The time constant of an inductance coil is `2 xx 10^(-3) s`. When a `90 Omega` resistance is joined in series, the same constant becomes `0.5 xx 10^(-3) s`. The inductance and resistance of the coil are

To solve the problem, we need to use the formula for the time constant of an inductor, which is given by: \[ \tau = \frac{L}{R} \] where: - \(\tau\) is the time constant, - \(L\) is the inductance, - \(R\) is the resistance. ### Step 1: Set up the equations based on the time constants. 1. **Initial Time Constant**: Given that the initial time constant \(\tau_1 = 2 \times 10^{-3} \, \text{s}\), we can write: \[ \tau_1 = \frac{L}{R} \quad \text{(1)} \] 2. **New Time Constant with Added Resistance**: When a \(90 \, \Omega\) resistor is added in series, the new time constant \(\tau_2 = 0.5 \times 10^{-3} \, \text{s}\). Thus, we can express this as: \[ \tau_2 = \frac{L}{R + 90} \quad \text{(2)} \] ### Step 2: Substitute and solve the equations.
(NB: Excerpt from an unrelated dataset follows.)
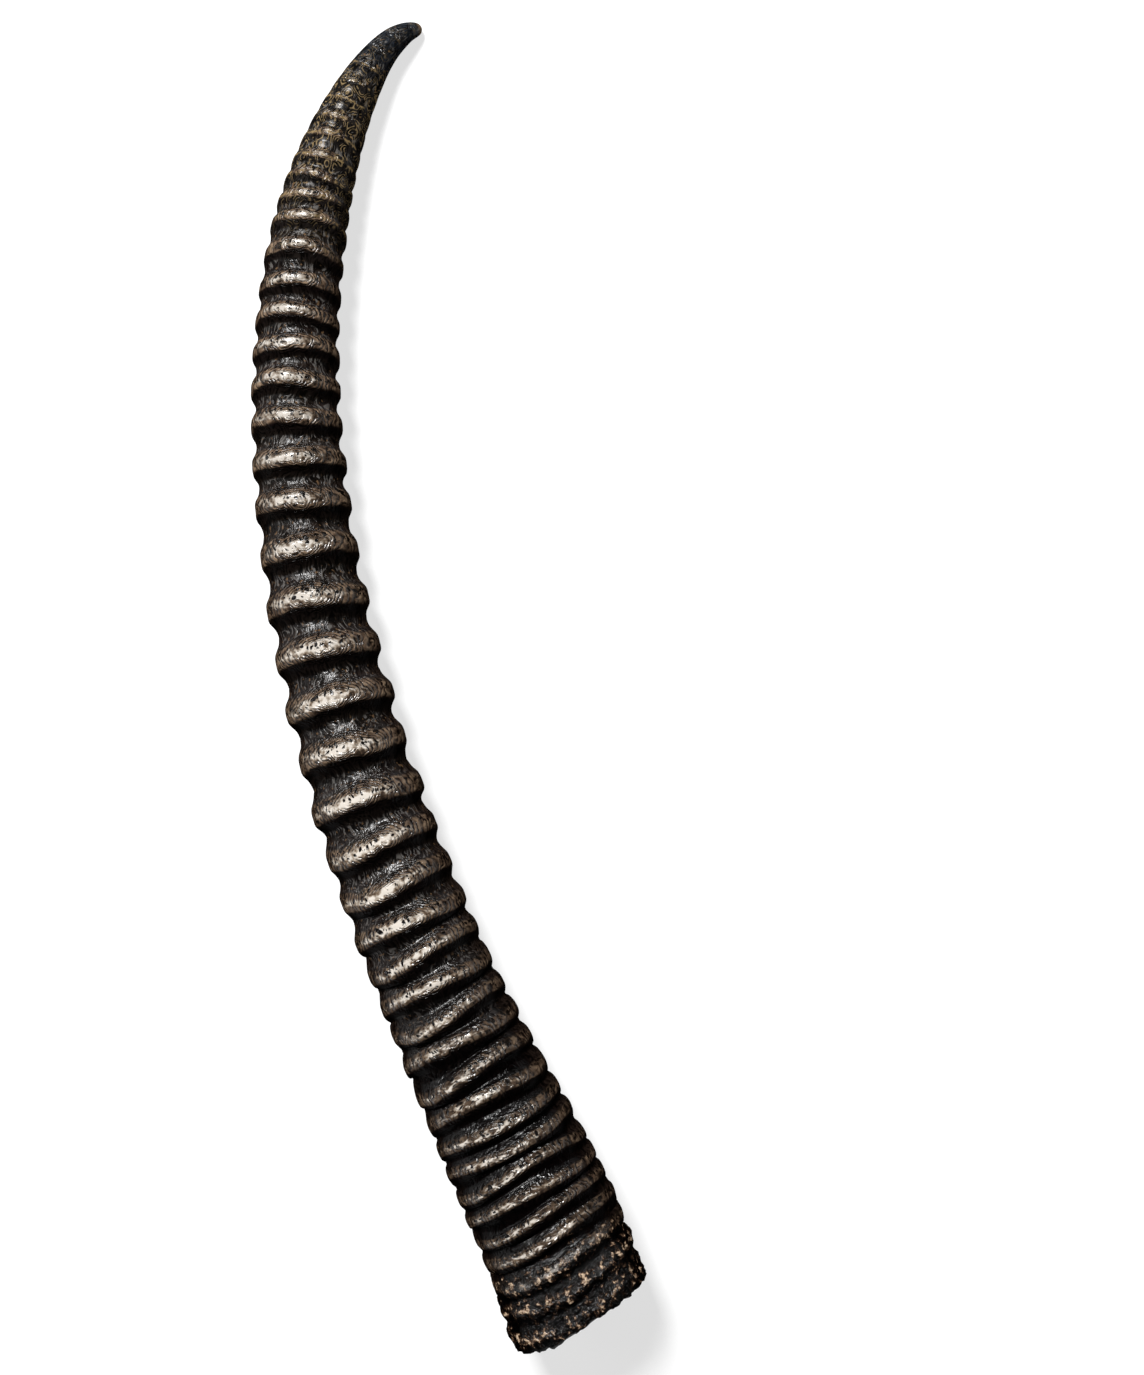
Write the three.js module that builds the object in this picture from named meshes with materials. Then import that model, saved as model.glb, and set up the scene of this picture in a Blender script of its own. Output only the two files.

From equation (1), we can express \(L\) in terms of \(R\): \[ L = \tau_1 \cdot R = 2 \times 10^{-3} \cdot R \quad \text{(3)} \] Now substitute equation (3) into equation (2): \[ 0.5 \times 10^{-3} = \frac{2 \times 10^{-3} \cdot R}{R + 90} \] ### Step 3: Cross-multiply and simplify. Cross-multiplying gives: \[ 0.5 \times 10^{-3} (R + 90) = 2 \times 10^{-3} R \] Expanding this: \[ 0.5 \times 10^{-3} R + 45 \times 10^{-3} = 2 \times 10^{-3} R \] ### Step 4: Rearrange the equation. Rearranging the terms gives: \[ 45 \times 10^{-3} = 2 \times 10^{-3} R - 0.5 \times 10^{-3} R \] \[ 45 \times 10^{-3} = (2 - 0.5) \times 10^{-3} R \] \[ 45 \times 10^{-3} = 1.5 \times 10^{-3} R \] ### Step 5: Solve for \(R\). Dividing both sides by \(1.5 \times 10^{-3}\): \[ R = \frac{45 \times 10^{-3}}{1.5 \times 10^{-3}} = 30 \, \Omega \] ### Step 6: Substitute \(R\) back to find \(L\). Now substituting \(R = 30 \, \Omega\) back into equation (3) to find \(L\): \[ L = 2 \times 10^{-3} \cdot 30 = 60 \times 10^{-3} \, \text{H} = 60 \, \text{mH} \] ### Final Answer: - The resistance \(R\) is \(30 \, \Omega\). - The inductance \(L\) is \(60 \, \text{mH}\).